Oxford University Press, which publishes the edition, said the book can only be so big, because it has to fit in the hands of a seven-year-old and be accessible to new readers. When words are added, others must be removed.

"We are limited by how big the dictionary can be," Vineeta Gupta, who heads children's dictionaries at OUP, told the Telegraph. "When you look back at older versions of dictionaries, there were lots of examples of flowers, for instance. That was because many children lived in semi-rural environments and saw the seasons. Nowadays, the environment has changed."

That doesn't console Mr. Bateman, who understood the "MP3 player" entry to include "all these various iPod things."

"Name me the kid that doesn't know what an iPod is, please. Do they really need that in the dictionary?" he said. "They can Google it."

Mr. Bateman, who runs a non-profit organization that encourages children to spend time outdoors, said dictionaries should shun such "ephemeral" electronics and teach awareness of biodiversity.

"It's catering to the commercialization and taking kids away from nature," he said. "These things that they're adding to the dictionary will be famous for 15 minutes or 15 years, but kingfishers and herons and beavers and almonds, I think, will be around 15,000 years, or 1,500 years anyhow."

Canadian environmentalism icon David Suzuki echoed Mr. Bateman's dismay, when told last night of the word replacements.

"I'm afraid this is totally mystifying to me," he wrote in an e-mail to The Globe and Mail.

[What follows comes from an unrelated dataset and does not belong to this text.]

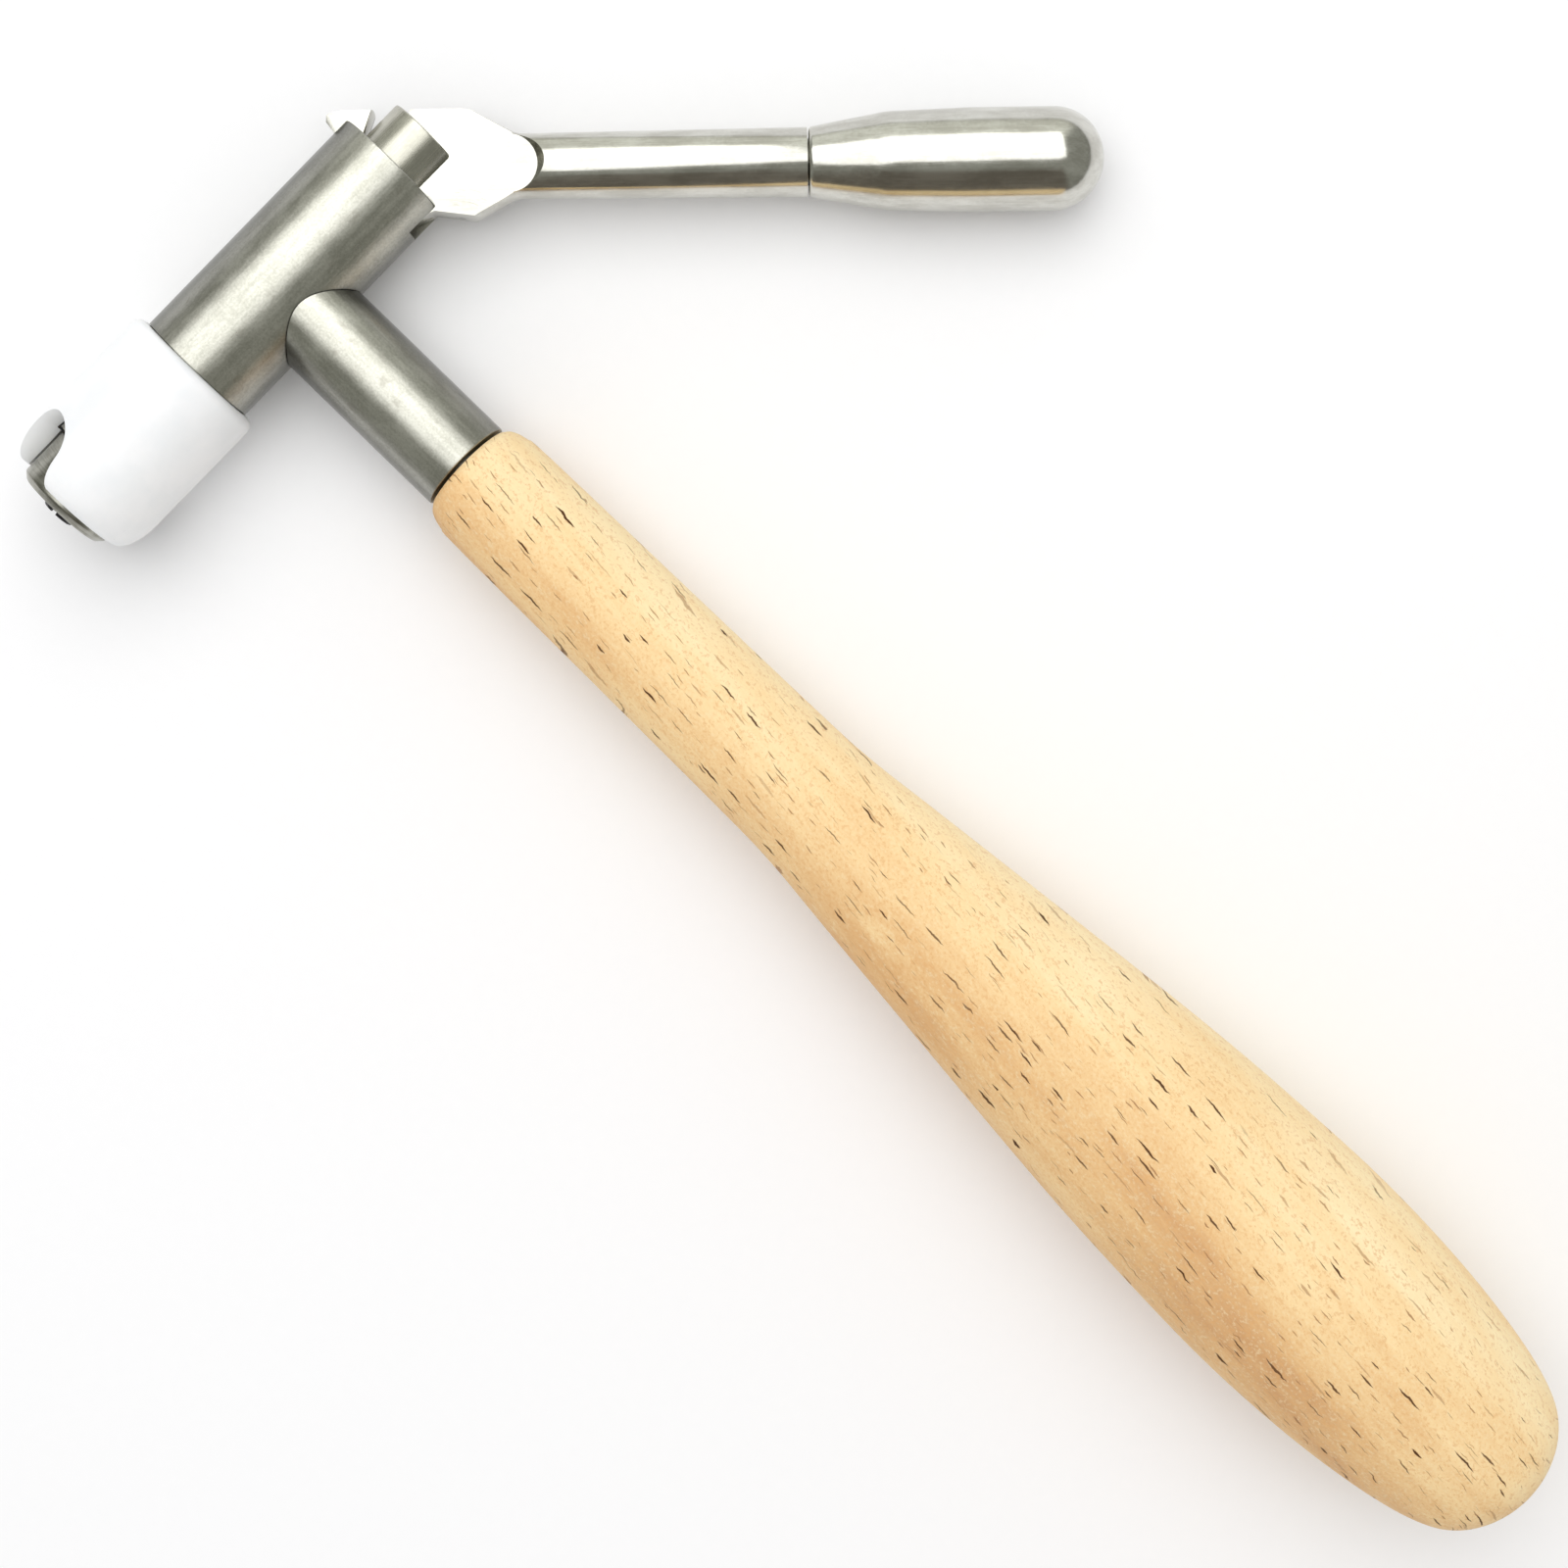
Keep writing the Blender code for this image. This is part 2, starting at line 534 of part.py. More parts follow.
def lever_grip(pivot, lever_origin):
    """The thicker end of the lever, pressed on the rod's tenon."""
    bore = TENON_RADIUS + RUNNING_GAP
    front = GRIP_START + RUNNING_GAP
    dome = [(x, y) for y, x in arc((GRIP_END - GRIP_RADIUS, 0), GRIP_RADIUS, 0, 90, 9)]
    bore_end = GRIP_START + TENON_LENGTH + FACE_GAP
    profile = dome + [
        (GRIP_RADIUS, GRIP_FULL),
        (GRIP_CONE_RADIUS + GRIP_CONE_BLEND / 12, GRIP_CONE_END + GRIP_CONE_BLEND),
        (GRIP_CONE_RADIUS, GRIP_CONE_END),
        (GRIP_CONE_RADIUS - GRIP_CONE_BLEND / 5, GRIP_CONE_END - GRIP_CONE_BLEND),
        (LEVER_ROD_END_RADIUS, front),
        (bore, front),
        (bore, bore_end),
        (0, bore_end),
    ]
    grip = turned("lever_grip", [(max(r, 0), h) for r, h in profile], pivot, "X")
    grip.location = lever_origin
    return finish(grip, "polished_steel")


# ---- draw rod and what it carries -------------------------------------------------------------------
def draw_rod(axis, frame):
    """The forked rod: its slot takes the lever's tongue, its thin end runs down through the bush."""
    top = HEAD_TOP + ROD_STAND_OUT
    fork_floor = PIN_HEIGHT - BOSS_RADIUS - FORK_CLEARANCE
    shoulder = BUSH_TOP + ROD_STOP_HEIGHT
    seat = BUSH_TOP + FACE_GAP
    bottom = HOLDER_TOP - ROD_THREAD_LENGTH
    profile = [
        (0, top),
        (ROD_RADIUS - ROD_CHAMFER, top),
        (ROD_RADIUS, top - ROD_CHAMFER),
        (ROD_RADIUS, shoulder),
        (ROD_STOP_RADIUS, shoulder),
        (ROD_STOP_RADIUS, seat),
        (ROD_NECK_RADIUS, seat),
        (ROD_NECK_RADIUS, bottom),
        (0, bottom),
    ]
    rod = turned("draw_rod", profile, axis, "Y")
    wide = ROD_RADIUS + CUT_OVER
    high_corner = (wide, top + CUT_OVER, SLOT_HALF)
    boolean(rod, box_cutter("fork_slot", (-wide, fork_floor, -SLOT_HALF), high_corner, frame))
    hole = PIN_RADIUS + RUNNING_GAP
    pin_hole = cylinder_cutter("pin_hole", hole, -wide, wide, frame, None, (0, PIN_HEIGHT, 0))
    boolean(rod, pin_hole)
    return finish(rod, "polished_steel")


def lever_pin(axis):
    half = ROD_RADIUS - SLIDE_GAP
    profile = [(0, half), (PIN_RADIUS, half), (PIN_RADIUS, -half), (0, -half)]
    pin = turned("lever_pin", profile, axis, None, 24)
    pin.location.y = PIN_HEIGHT
    return finish(pin, "turned_steel")


def lock_nut(axis):
    bore = ROD_NECK_RADIUS + RUNNING_GAP
    outer = BORE_RADIUS - FACE_GAP
    nut = ring("lock_nut", bore, outer, LOCK_NUT_TOP - LOCK_NUT_HEIGHT, LOCK_NUT_TOP, axis, "Y")
    return finish(nut, "brass")


def collet_holder(axis):
    """Screwed on the draw rod's thin end, it grips the collet's shank from outside."""
    rod_bore = ROD_NECK_RADIUS + RUNNING_GAP
    shank_bore = COLLET_RADIUS + RUNNING_GAP
    shank_top = COLLET_TOP + FACE_GAP
    head = HOLDER_TOP - HOLDER_HEAD_HEIGHT
    profile = [
        (rod_bore, HOLDER_TOP),
        (BORE_RADIUS - FACE_GAP, HOLDER_TOP),
        (BORE_RADIUS - FACE_GAP, head),
        (HOLDER_RADIUS, head),
        (HOLDER_RADIUS, HOLDER_BOTTOM),
        (shank_bore, HOLDER_BOTTOM),
        (shank_bore, shank_top),
        (rod_bore, shank_top),
    ]
    return finish(turned("collet_holder", profile, axis, "Y", closed=True), "turned_steel")


def collet(axis, frame):
    """A slit tube with a tapered tip; its jaws stay joined at the shank."""
    jaw_top = COLLET_BOTTOM + COLLET_JAW_LENGTH
    profile = [
        (COLLET_BORE, COLLET_TOP),
        (COLLET_RADIUS - COLLET_CHAMFER, COLLET_TOP),
        (COLLET_RADIUS, COLLET_TOP - COLLET_CHAMFER),
        (COLLET_RADIUS, COLLET_BOTTOM + COLLET_TAPER),
        (COLLET_TIP_RADIUS, COLLET_BOTTOM),
        (COLLET_JAW_BORE, COLLET_BOTTOM),
        (COLLET_JAW_BORE, jaw_top),
        (COLLET_BORE, jaw_top + COLLET_JAW_STEP),
    ]
    body = turned("collet", profile, axis, "Y", closed=True)
    wide = COLLET_RADIUS + CUT_OVER
    half = COLLET_SLIT / 2
    low = COLLET_BOTTOM - CUT_OVER
    high = COLLET_BOTTOM + COLLET_SLIT_LENGTH
    for name, x, z in (("slit_across", wide, half), ("slit_upright", half, wide)):
        boolean(body, box_cutter(name, (-x, low, -z), (x, high, z), frame))
    return finish(body, "black_oxide")


# ---- fixed inside the head tube ---------------------------------------------------------------------
def guide_bush(frame):
    inner = ROD_NECK_RADIUS + RUNNING_GAP
    bush = ring("guide_bush", inner, BORE_RADIUS - RUNNING_GAP, BUSH_TOP - BUSH_LENGTH, BUSH_TOP, frame, "Y")
    return finish(bush, "brass")


def bush_clip(frame):
    """An open spring ring in the tube's groove, over the bush."""
    outer = BORE_RADIUS + CLIP_GROOVE - RUNNING_GAP
    low = BUSH_TOP + RUNNING_GAP
    clip = ring("bush_clip", outer - CLIP_WIDTH, outer, low, low + CLIP_THICKNESS, frame, "Y")
    half = CLIP_OPENING / 2
    gap_low = (-half, low - CUT_OVER, -outer - CUT_OVER)
    gap_high = (half, low + CLIP_THICKNESS + CUT_OVER, 0)
    boolean(clip, box_cutter("clip_opening", gap_low, gap_high, frame))
    return finish(clip, "spring_steel")


def return_spring(frame):
    low = LOCK_NUT_TOP + RUNNING_GAP
    high = BUSH_TOP - BUSH_LENGTH - RUNNING_GAP
    radius = BORE_RADIUS - SPRING_WIRE - FACE_GAP
    spring = coil("return_spring", radius, low, high, RETURN_SPRING_TURNS - 2, frame)
    return finish(spring, "spring_steel")


# ---- nose -------------------------------------------------------------------------------------------
def nose_cap(axis):
    """The white cap, with two opposite arched windows open at its mouth and a ledge inside."""
    ledge = CAP_MOUTH + CAP_LEDGE_HEIGHT
    mouth_bore = SLEEVE_RADIUS + SLIDE_GAP
    top_corner = arc((CAP_RADIUS - CAP_TOP_ROUND, HEAD_SHOULDER - CAP_TOP_ROUND), CAP_TOP_ROUND, 90, 0, 6)
    mouth_corner = [
        (CAP_RIM_RADIUS + CAP_RIM_STEP * math.cos(a), CAP_MOUTH + CAP_MOUTH_ROUND * (1 - math.sin(a)))
        for a in np.radians(np.linspace(0, 90, 9))
    ]
    top_corner = [(radius, height - RUNNING_GAP) for radius, height in top_corner]
    profile = [(CAP_BORE, HEAD_SHOULDER - RUNNING_GAP)] + top_corner + mouth_corner
    profile += [(mouth_bore, CAP_MOUTH), (mouth_bore, ledge), (CAP_BORE, ledge)]
    cap = turned("nose_cap", profile, axis, "Y", FINE_STEPS, closed=True)
    half = WINDOW_WIDTH / 2
    straight = CAP_MOUTH + WINDOW_HEIGHT - half
    foot = CAP_MOUTH - CUT_OVER
    arch = [(half, foot)] + arc((0, straight), half, 0, 180, 15) + [(-half, foot)]
    window = outline_cutter("windows", arch, CAP_RADIUS + CUT_OVER, axis)
    window.rotation_euler.y = -WINDOW_ANGLE
    boolean(cap, window)
    return finish(cap, "white_plastic")


def pressure_sleeve(axis):
    """Guided in the head tube's spigot, it holds the work down round the collet."""
    head_bore = COLLET_RADIUS + SLIDE_GAP
    neck_bore = HOLDER_RADIUS + SLIDE_GAP
    step = SLEEVE_MOUTH + SLEEVE_HEAD / 2
    profile = [
        (neck_bore, SLEEVE_NECK_TOP),
        (SLEEVE_NECK_RADIUS, SLEEVE_NECK_TOP),
        (SLEEVE_NECK_RADIUS, SLEEVE_SHOULDER),
        (SLEEVE_RADIUS - SLEEVE_CHAMFER, SLEEVE_SHOULDER),
        (SLEEVE_RADIUS, SLEEVE_SHOULDER - SLEEVE_CHAMFER),
        (SLEEVE_RADIUS, SLEEVE_MOUTH + SLEEVE_BEVEL),
        (SLEEVE_RADIUS - SLEEVE_BEVEL, SLEEVE_MOUTH),
        (head_bore + SLEEVE_BEVEL / 2, SLEEVE_MOUTH),
        (head_bore, SLEEVE_MOUTH + SLEEVE_BEVEL),
        (head_bore, step),
        (neck_bore, step + SLEEVE_BEVEL),
    ]
    return finish(turned("pressure_sleeve", profile, axis, "Y", closed=True), "turned_steel")


def sleeve_ring(axis):
    """A loose washer on the sleeve's shoulder: the cap's ledge catches it and the spring presses on it."""
    inner = SLEEVE_NECK_RADIUS + RUNNING_GAP
    outer = CAP_BORE - RUNNING_GAP
    high = SLEEVE_RING_LOW + SLEEVE_RING_THICKNESS
    return finish(ring("sleeve_ring", inner, outer, SLEEVE_RING_LOW, high, axis, "Y"), "spring_steel")


def sleeve_spring(frame):
    low = SLEEVE_RING_LOW + SLEEVE_RING_THICKNESS + RUNNING_GAP
    radius = (SLEEVE_NECK_RADIUS + CAP_BORE) / 2
    spring = coil("sleeve_spring", radius, low, SPIGOT_END - RUNNING_GAP, SLEEVE_SPRING_TURNS - 2, frame)
    return finish(spring, "spring_steel")


# ---- lying on the bench -----------------------------------------------------------------------------
def lay_on_bench(tool):
    """Turns the tool so that handle, nose cap and lever grip touch the bench, and centres it there."""
    belly_at, belly_radius = max(HANDLE_STATIONS, key=lambda station: station[1])
    belly = Vector((HANDLE_FRONT + belly_at, 0, -belly_radius))
    cap = Vector((0, HEAD_SHOULDER - CAP_TOP_ROUND, -CAP_RADIUS))
    along = GRIP_END - GRIP_RADIUS
    grip = LEVER_CENTRE + Vector((along * math.cos(LEVER_ANGLE), along * math.sin(LEVER_ANGLE), -GRIP_RADIUS))
    up = (grip - cap).cross(belly - cap)
    up = up if up.z > 0 else -up
    up.normalize()
    ahead = (Vector((1, 0, 0)) - up * up.x).normalized()
    side = up.cross(ahead)
    tool.rotation_mode = "QUATERNION"
    tool.rotation_quaternion = Matrix((ahead, side, up)).to_quaternion()
    low, high = part_bounds()
    tool.location = (-(low.x + high.x) / 2, -(low.y + high.y) / 2, -low.z)
    bpy.context.view_layer.update()


def part_bounds():
    """Lowest and highest corners of all parts, as they stand."""
    bpy.context.view_layer.update()
    graph = bpy.context.evaluated_depsgraph_get()
    lows, highs = [], []
    for obj in PARTS.objects:
        if obj.type == "EMPTY":
            continue
        evaluated = obj.evaluated_get(graph)
        mesh = evaluated.to_mesh()
        points = np.empty(len(mesh.vertices) * 3, np.float32)
        mesh.vertices.foreach_get("co", points)
        evaluated.to_mesh_clear()
        world = np.array(evaluated.matrix_world)
        points = points.reshape(-1, 3) @ world[:3, :3].T + world[:3, 3]
        lows.append(points.min(axis=0))
        highs.append(points.max(axis=0))
    return Vector(np.min(lows, axis=0)), Vector(np.max(highs, axis=0))


def build():
    make_materials()
    tool = empty("tool_frame", None)
    lever_pivot = empty("lever_pivot", tool, FULCRUM, LEVER_ANGLE)
    draw_axis = empty("draw_axis", tool)
    sleeve_axis = empty("sleeve_axis", tool)
    cap_axis = empty("cap_axis", tool)

    head_tube(tool)
    stem_tube(tool)
    handle_tang(tool)
    handle_grip(tool)
    guide_bush(tool)
    bush_clip(tool)
    return_spring(tool)

    crossing = LEVER_CENTRE - FULCRUM
    crossing.rotate(lever_pivot.rotation_euler.to_matrix().inverted())
    arm = lever_arm(lever_pivot, crossing)
    cut_lever_tongue(arm, tool)
    lever_grip(lever_pivot, crossing)

    draw_rod(draw_axis, tool)
    lever_pin(draw_axis)
    lock_nut(draw_axis)
    collet_holder(draw_axis)
    collet(draw_axis, tool)

    nose_cap(cap_axis)
    pressure_sleeve(sleeve_axis)
    sleeve_ring(sleeve_axis)
    sleeve_spring(tool)
    lay_on_bench(tool)


clear_scene()
PARTS = new_collection("lever_puller")
CUTTERS = new_collection("cutters", hidden=True)
build()
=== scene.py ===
"""Looks, studio and camera for a hand-held lever puller for watch work.

Every piece is built in the tool's own frame, in millimetres: +X runs along the handle from the point
where its axis meets the head tube's, +Y up the head tube to the lever, and +Z out of the plane of both.
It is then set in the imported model's frame, in metres, and rides on its CAD body.
"""

from __future__ import annotations

import json
import logging
import math
from abc import ABC, abstractmethod
from dataclasses import dataclass, field
from enum import Enum
from typing import Any, Callable, Mapping, Sequence, Union

import bmesh
import bpy
import numpy as np
from mathutils import Matrix, Vector

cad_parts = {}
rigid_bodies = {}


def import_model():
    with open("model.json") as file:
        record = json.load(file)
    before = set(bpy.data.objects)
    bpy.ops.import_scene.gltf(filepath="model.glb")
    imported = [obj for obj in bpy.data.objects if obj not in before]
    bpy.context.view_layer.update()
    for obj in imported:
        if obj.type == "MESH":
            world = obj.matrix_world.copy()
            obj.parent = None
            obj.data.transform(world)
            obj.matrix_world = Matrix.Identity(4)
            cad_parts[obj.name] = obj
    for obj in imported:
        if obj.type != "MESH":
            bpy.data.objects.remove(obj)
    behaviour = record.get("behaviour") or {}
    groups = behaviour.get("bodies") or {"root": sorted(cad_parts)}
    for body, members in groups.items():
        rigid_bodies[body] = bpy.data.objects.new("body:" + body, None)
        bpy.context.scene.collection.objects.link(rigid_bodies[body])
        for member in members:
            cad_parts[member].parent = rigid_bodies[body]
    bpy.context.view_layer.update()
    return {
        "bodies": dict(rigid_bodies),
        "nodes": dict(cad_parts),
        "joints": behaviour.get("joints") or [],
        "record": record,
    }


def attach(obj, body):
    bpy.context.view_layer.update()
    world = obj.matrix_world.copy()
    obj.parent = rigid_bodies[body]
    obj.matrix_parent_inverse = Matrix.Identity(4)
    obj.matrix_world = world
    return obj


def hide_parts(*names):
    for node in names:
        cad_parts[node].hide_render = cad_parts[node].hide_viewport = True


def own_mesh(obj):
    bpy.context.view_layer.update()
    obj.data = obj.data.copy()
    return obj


LOG = logging.getLogger("lever_puller")
MM = 0.001
Profile = list[tuple[float, float]]
Colour = tuple[float, float, float]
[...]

Ms. Gupta told the Telegraph that trials were conducted in schools and words were added that reflected what children were learning. It was those trials that left Mr. Bateman's preferences out of the junior dictionary's pages.

"[OUP would] say, 'we've gotta get with it,'" Mr. Bateman said. "I guess I've been an old fogey since I was a teenager, because I was always interested in these things … I feel sorry for the beaver."